You can trek independently in Nepal but for the first trekking trip of my life, I signed on with Mountain Travel. Now called Mountain Travel Sobek, it’s a highly recommended adventure company that made this the greatest trek in a life full of them.
We hiked for two weeks to the Annapurna Sanctuary, a bowl of 10 mountains from 18,600-25,000 feet (5,663-7,555 meters). With every turn on the trail, with every 100 feet of elevation, we had new views of the highest mountains in the world. All snowcapped, they stretched across the horizon like craggy clouds.
Porters carried our gear and Mountain Travel hired a gourmet chef from Kathmandu who made mouth-watering meals with the vegetables and meat he gathered along the trail.
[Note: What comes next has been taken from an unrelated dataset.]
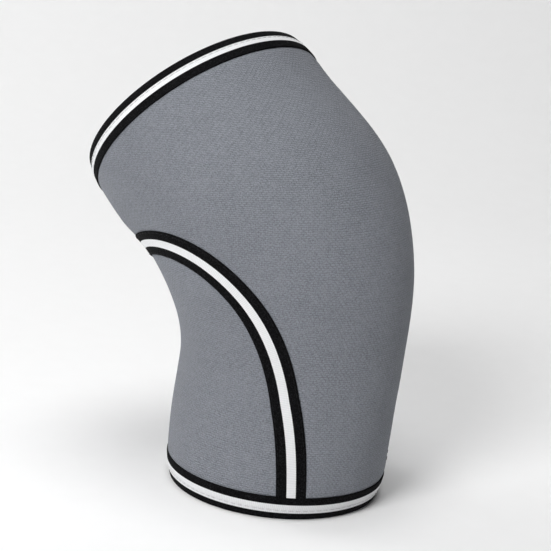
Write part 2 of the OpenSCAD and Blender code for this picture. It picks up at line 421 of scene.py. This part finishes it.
def knit(name, light, dark, course_mm, wale_mm, sheen):
    """Fine warp knit: staggered loops in close rows, with painted shade in the gaps between them, a mottled
    yarn and slow drifts of tone.
    """
    n = Nodes(name)
    around, along = n.cloth()
    metres = n.add("TexCoord").outputs["Object"]
    wander = n.math("SUBTRACT", n.noise(metres, scale=260.0), 0.5)
    row = n.math("DIVIDE", n.math("MULTIPLY_ADD", wander, KNIT_WANDER, along), course_mm)
    odd = n.math("MODULO", n.math("FLOOR", row), 2.0)
    column = n.math("ADD", n.math("DIVIDE", around, wale_mm), n.math("MULTIPLY", odd, 0.5))
    across_row = n.math("ABSOLUTE", n.math("SUBTRACT", n.math("FRACT", row), 0.5))
    across_loop = n.math("ABSOLUTE", n.math("SUBTRACT", n.math("FRACT", column), 0.5))
    # Masks of the gaps between rows and between loops: they darken the colour as painted shade and sink the
    # bump.
    row_gap = n.ramp(across_row, 0.22, 0.5)
    loop_gap = n.ramp(across_loop, 0.30, 0.5)
    gap = n.math("MAXIMUM", row_gap, n.math("MULTIPLY", loop_gap, LOOP_GAP_SHARE))
    speckle = n.noise(metres, scale=1500.0, detail=3.0, roughness=0.7)
    mottle = n.noise(metres, scale=420.0, detail=3.0, roughness=0.6)
    drift = n.noise(metres, scale=16.0)
    shade_depth_noise = n.noise(metres, scale=60.0)
    shade = n.math("MULTIPLY", n.ramp(speckle, 0.34, 0.66), SPECKLE_SHARE)
    shade = n.math("MULTIPLY_ADD", n.ramp(mottle, 0.3, 0.7), MOTTLE_SHARE, shade)
    shade = n.math("MULTIPLY_ADD", n.ramp(drift, 0.35, 0.65), DRIFT_SHARE, shade)
    # Depth of the painted shade in the gaps, varied at random across the cloth.
    gap_shade_depth = n.math("MULTIPLY_ADD", n.ramp(shade_depth_noise, 0.3, 0.7), GAP_SHADE_SPREAD, GAP_PAINTED_SHADE)
    shade = n.math("MULTIPLY_ADD", gap, gap_shade_depth, n.math("ADD", shade, PLAIN_SHADE), clamp=True)
    color = n.mix(shade, rgb(*dark), rgb(*light))
    height = n.math("MULTIPLY_ADD", speckle, 0.5, n.math("SUBTRACT", 1.0, gap))
    n.fixed(Sheen_Weight=sheen, Sheen_Roughness=0.45, Specular_IOR_Level=0.22)
    rough = n.math("MULTIPLY_ADD", mottle, 0.16, 0.72)
    return n.finish(color, rough, height, bump_mm=0.28)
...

You’ve never had a better breakfast than sitting under sunny skies and 27,000-foot mountains eating a yak cheese omelet.
An added bonus was taking a Nepal Airlines flight from Kathmandu past Mt. Everest. It remains the only time I’ve flown by a mountain and had to look up at a summit.
This little island of about 5,000 people year round will always be in my top 10. It’s the greenest island in Greece with forest making up 80 percent of its 37 square miles. Eighteen beaches seemingly make up the rest.
Last year was our third trip and I upgraded to the Panormos Beach Hotel with the beach-side pool and private beach. We developed a nice routine. We’d wake up for the hotel’s superb buffet breakfast, walk about 50 feet to the beach where we hung out on lounge chairs until about noon.
We’d head across the street to one of the many dive tavernas where we sat in our swimsuits and ate scrumptious, cheap gyros and fresh Greek salads. We’d go home for a nap then wake to drink ouzo on ice with the friendly bartenders poolside. Our biggest decision every day is what wonderful restaurant we dine at on the beach while watching the sun set on the Aegean Sea.
I have long since forgiven Skopelos for being the site of Mamma Mia, the worst movie in the history of cinema.
That’s my top 10. What’s yours? Make a top 10 then do this: Go on a trip that will make the list.